Für Premierministerin Theresa May ist das abermalige „Nein“ des Parlaments ein weiterer herber Rückschlag. Und diesmal hatte sie sogar, ganz nach britischer Art des Wettens, für den Fall ihres Erfolges einen baldigen Rücktritt in Aussicht gestellt. Vielleicht war diese Wette mit zwei gegensätzlichen Komponenten auch für die mit einem gewissen Hang zum Risiko ausgestatteten Briten zu viel: eine Mehrheit für den einizigen Vertrag, der mit Brüssel zu haben ist, ließ sich jedenfalls auch so nicht finden. Nun ist Brüssel wieder am Zug. EU-Ratspräsident Donald Tusk kündigte unmittelbar nach der Abstimmung in London auf Twitter einen EU-Sondergipfel für den 10. April an. Hier muss nun eigentlich der sofortige Hinauswurf der Briten erfolgen, denn eine weitere Verschiebung des EU-Austritts möchte – und kann! – Theresa May nicht verantworten. Einen Vertrag hat sie auch nicht anzubieten.

Was wird Brüssel tun?

Die EU-Europäer – besser: die Eurokraten – möchten Großbritannien um fast jeden Preis in der EU halten. Das hat weniger mit dem ewig ungeliebten und immer um Rabatt feilschenden Inselkönigreich zu tun, sondern vielmehr mit der inneren Machtstruktur. Gehen die Briten, ist das ein Signal. Dann kann auch Matteo Salvini mit dem Italexit wirksam drohen. Ein folgender Ausstieg aus dem Euro und eine massive Abwertung einer neuen italienischen Lira würden den Gläubiger Roms teilweise ruinieren. Und auch die Visegrad-Staaten und weitere könnten drohen. Sie könnten von den selbstvergessenen zentraleuopäischen Ländern der EU verlangen, dass sie sich dem Selbsterhalt nicht weiter verweigern und kein Millionenheer von Migranten mehr in ihre Länder lassen.

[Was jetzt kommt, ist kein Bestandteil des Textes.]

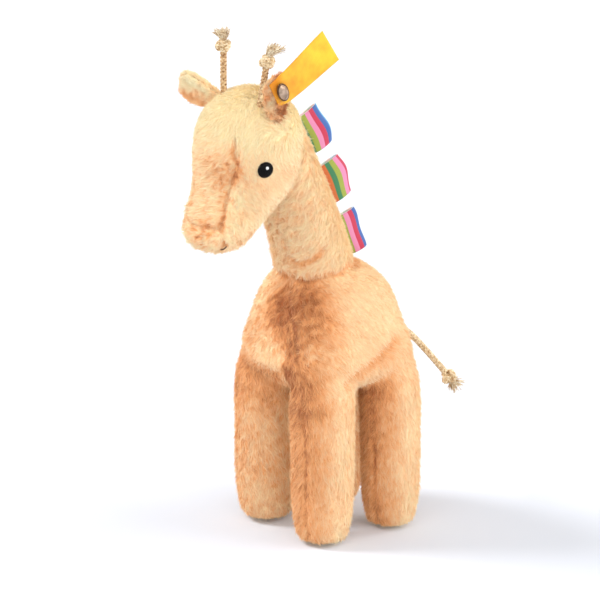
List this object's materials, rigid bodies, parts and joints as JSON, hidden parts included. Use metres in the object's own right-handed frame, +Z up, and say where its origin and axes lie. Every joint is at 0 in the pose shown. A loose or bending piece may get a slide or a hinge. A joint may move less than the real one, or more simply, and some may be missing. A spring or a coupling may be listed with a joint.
{
  "type": "plush giraffe grasp toy",
  "caption": "Standing stuffed giraffe that a baby can grasp, with cord horns and tail, a mane of folded ribbon loops and a riveted cloth ear tag.",
  "frame": {"origin": "floor level, under the middle of the box round the toy without its tail", "axes": "+Z up; the toy faces -Y, so its left side is +X"},
  "size_m": [0.0824, 0.175, 0.2704],
  "materials": {
    "plush": "short curly plush pile, apricot with paler tips",
    "filling": "loose polyester fibre",
    "cord": "braided natural cotton cord",
    "cord_strands": "opened cotton strands",
    "black_thread": "glossy embroidery thread, satin stitch",
    "white_thread": "embroidery thread",
    "ribbon": "woven satin ribbon with lengthwise stripes in many colours",
    "woven_tag": "closely woven golden yellow tape",
    "metal": "aged, worn smooth"
  },
  "bodies": {
    "torso": {"torso_skin": "plush", "torso_filling": "filling"},
    "neck": {"neck_skin": "plush", "neck_filling": "filling"},
    "head": {"head_skin": "plush", "head_filling": "filling", "eye_left": "black_thread", "eye_left_glint": "white_thread", "eye_right": "black_thread", "eye_right_glint": "white_thread", "mouth_stitch": "black_thread"},
    "leg_front_left": {"leg_front_left_skin": "plush", "leg_front_left_filling": "filling"},
    "leg_front_right": {"leg_front_right_skin": "plush", "leg_front_right_filling": "filling"},
    "leg_rear_left": {"leg_rear_left_skin": "plush", "leg_rear_left_filling": "filling"},
    "leg_rear_right": {"leg_rear_right_skin": "plush", "leg_rear_right_filling": "filling"},
    "ear_right": {"ear_right_back": "plush", "ear_right_lining": "plush"},
    "ear_left": {"ear_left_back": "plush", "ear_left_lining": "plush", "rivet_button": "metal", "rivet_washer": "metal"},
    "ear_tag": {"ear_tag": "woven_tag"},
    "horn_right": {"horn_right_cord": "cord", "horn_right_knot": "cord", "horn_right_fray": "cord_strands"},
    "horn_left": {"horn_left_cord": "cord", "horn_left_knot": "cord", "horn_left_fray": "cord_strands"},
    "mane_loop_1": {"mane_loop_1": "ribbon"},
    "mane_loop_2": {"mane_loop_2": "ribbon"},
    "mane_loop_3": {"mane_loop_3": "ribbon"},
    "tail": {"tail_cord": "cord", "tail_knot": "cord", "tail_fray": "cord_strands"}
  },
  "joints": [
    {"name": "neck_bend", "type": "hinge", "parent": "torso", "child": "neck", "pos_m": [0.00162, 0.01759, 0.113], "axis": [1, 0, 0], "range_deg": [-8, 8], "stiffness_Nm_per_rad": 1.2},
    {"name": "head_nod", "type": "hinge", "parent": "neck", "child": "head", "pos_m": [0.00475, -0.02763, 0.2056], "axis": [0.9903, 0.1392, 0], "range_deg": [-8, 8], "stiffness_Nm_per_rad": 0.9},
    {"name": "leg_front_left_swing", "type": "hinge", "parent": "torso", "child": "leg_front_left", "pos_m": [0.02419, 0.00484, 0.0795], "axis": [1, 0, 0], "range_deg": [-8, 8], "stiffness_Nm_per_rad": 0.5},
    {"name": "leg_front_right_swing", "type": "hinge", "parent": "torso", "child": "leg_front_right", "pos_m": [-0.02095, 0.00484, 0.0795], "axis": [1, 0, 0], "range_deg": [-8, 8], "stiffness_Nm_per_rad": 0.5},
    {"name": "leg_rear_left_swing", "type": "hinge", "parent": "torso", "child": "leg_rear_left", "pos_m": [0.02419, 0.04597, 0.0795], "axis": [1, 0, 0], "range_deg": [-8, 8], "stiffness_Nm_per_rad": 0.5},
    {"name": "leg_rear_right_swing", "type": "hinge", "parent": "torso", "child": "leg_rear_right", "pos_m": [-0.02095, 0.04597, 0.0795], "axis": [1, 0, 0], "range_deg": [-8, 8], "stiffness_Nm_per_rad": 0.5},
    {"name": "ear_right_flop", "type": "hinge", "parent": "head", "child": "ear_right", "pos_m": [-0.01388, -0.02803, 0.2275], "axis": [0.2408, 0.0338, 0.97], "range_deg": [-20, 20], "stiffness_Nm_per_rad": 0.02},
    {"name": "ear_left_flop", "type": "hinge", "parent": "head", "child": "ear_left", "pos_m": [0.02448, -0.02435, 0.2275], "axis": [0.1392, -0.9903, 0], "range_deg": [-20, 0], "stiffness_Nm_per_rad": 0.03},
    {"name": "tag_swing", "type": "hinge", "parent": "ear_left", "child": "ear_tag", "pos_m": [0.02591, -0.02415, 0.24394], "axis": [0.9865, 0.1386, -0.0872], "range_deg": [-12, 12], "stiffness_Nm_per_rad": 0.02},
    {"name": "horn_right_bend", "type": "hinge", "parent": "head", "child": "horn_right", "pos_m": [-0.00767, -0.03271, 0.23588], "axis": [0.9903, 0.1392, 0], "range_deg": [-15, 15], "stiffness_Nm_per_rad": 0.02},
    {"name": "horn_left_bend", "type": "hinge", "parent": "head", "child": "horn_left", "pos_m": [0.01808, -0.02909, 0.23588], "axis": [0.9903, 0.1392, 0], "range_deg": [-15, 15], "stiffness_Nm_per_rad": 0.02},
    {"name": "mane_loop_1_flop", "type": "hinge", "parent": "neck", "child": "mane_loop_1", "pos_m": [0.00162, 0.03432, 0.149], "axis": [0, -0.3301, 0.944], "range_deg": [-15, 15], "stiffness_Nm_per_rad": 0.01},
    {"name": "mane_loop_2_flop", "type": "hinge", "parent": "neck", "child": "mane_loop_2", "pos_m": [0.00162, 0.02289, 0.1775], "axis": [0, -0.3946, 0.9189], "range_deg": [-15, 15], "stiffness_Nm_per_rad": 0.01},
    {"name": "mane_loop_3_flop", "type": "hinge", "parent": "neck", "child": "mane_loop_3", "pos_m": [0.00162, 0.01029, 0.206], "axis": [0, -0.4324, 0.9017], "range_deg": [-15, 15], "stiffness_Nm_per_rad": 0.01},
    {"name": "tail_swing", "type": "hinge", "parent": "torso", "child": "tail", "pos_m": [0.00162, 0.06358, 0.0965], "axis": [1, 0, 0], "range_deg": [-15, 15], "stiffness_Nm_per_rad": 0.03}
  ]
}
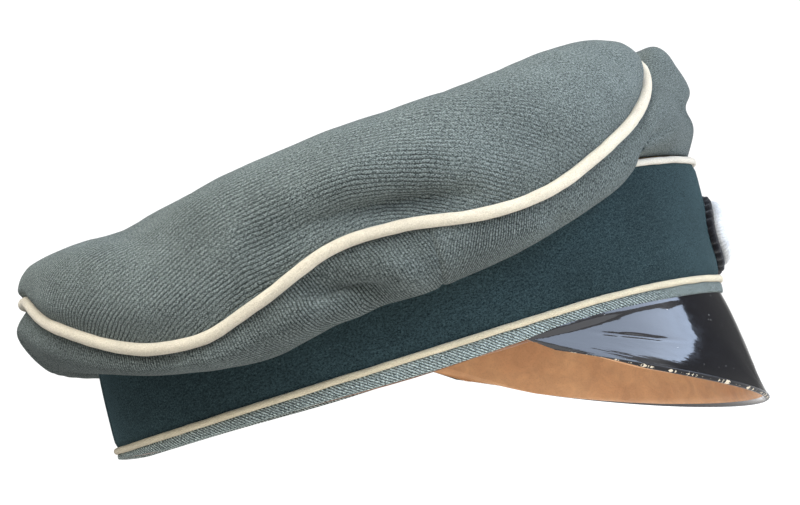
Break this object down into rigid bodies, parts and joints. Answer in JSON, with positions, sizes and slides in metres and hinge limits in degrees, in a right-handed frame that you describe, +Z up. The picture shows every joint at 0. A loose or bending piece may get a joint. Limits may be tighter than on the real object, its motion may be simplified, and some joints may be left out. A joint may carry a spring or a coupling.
{
  "type": "military peaked cap",
  "caption": "Soft-crowned peaked cap with a stiff piped band, steep lacquered peak, leather sweatband, inner lining and a plain oval front badge.",
  "frame": {"origin": "centre of the head opening, in the plane of the band's lower edge at the sides and rear", "axes": "+X forward to the peak, +Y to the wearer's left, +Z up to the crown"},
  "size_m": [0.2299, 0.2164, 0.1276],
  "materials": {
    "crown_wool": "ribbed grey-green wool, slightly fuzzy",
    "band_felt": "dark bottle-green felted wool",
    "piping_wool": "cream felted wool cord",
    "fibreboard": "plain fibreboard strip",
    "leather": "worn brown leather",
    "ribbon": "dark ribbed ribbon",
    "peak_lacquer": "glossy black lacquered fibre, chipped at its edge",
    "peak_leather": "tan leather, smooth",
    "lining_satin": "golden-brown satin",
    "celluloid": "clear yellowed celluloid",
    "wadding": "felted cotton wadding",
    "spring_steel": "spring steel strip",
    "badge_felt": "black felt",
    "badge_thread": "silver-white embroidery thread",
    "badge_metal": "satin aluminium"
  },
  "bodies": {
    "root": {"crown_top_panel": "crown_wool", "crown_front_panel_left": "crown_wool", "crown_front_panel_right": "crown_wool", "crown_rear_panel_left": "crown_wool", "crown_rear_panel_right": "crown_wool", "bottom_welt": "crown_wool", "crown_piping": "piping_wool", "band_upper_piping": "piping_wool", "band_lower_piping": "piping_wool", "band_cloth": "band_felt", "band_stiffener": "fibreboard", "sweatband": "leather", "sweatband_reed": "leather", "sweatband_bow": "ribbon", "peak_shell": "peak_lacquer", "peak_lining": "peak_leather", "crown_lining_side": "lining_satin", "crown_lining_top": "lining_satin", "sweat_shield": "celluloid", "front_wadding": "wadding", "front_stay": "spring_steel", "front_stay_cover": "lining_satin", "badge_backing": "badge_felt", "badge_ring": "badge_thread", "badge_boss": "badge_metal"}
  },
  "joints": []
}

Brüssel wird also die Briten um fast jeden Preis halten wollen. Und wird deshalb den Zeitpunkt des Ausstiegs der Briten auf den 22. Mai prolongieren. Frau May wird dann wieder einen neuen Dreh suchen müssen, um den Brüsseler Vertrag ein viertes Mal ins Unterhaus zu bugsieren. Brüssel wird abermals Zugeständnisse machen – natürlich nicht zum Nutzen der EU-Bürger. Eine schäbige Tragikomödie mit mediokren Hauptdarstellern wird eine abermalige Fortsetzung finden. Das ist die ernüchternde Nachricht aus London am 29. März des Jahres 2019. Doch das wird erst der vierte Akt der Tragödie sein. Seit Aischylos und Sophokles wissen wir: da kommt noch ein fünfter Akt. Und der beinhaltet kein Happy-End.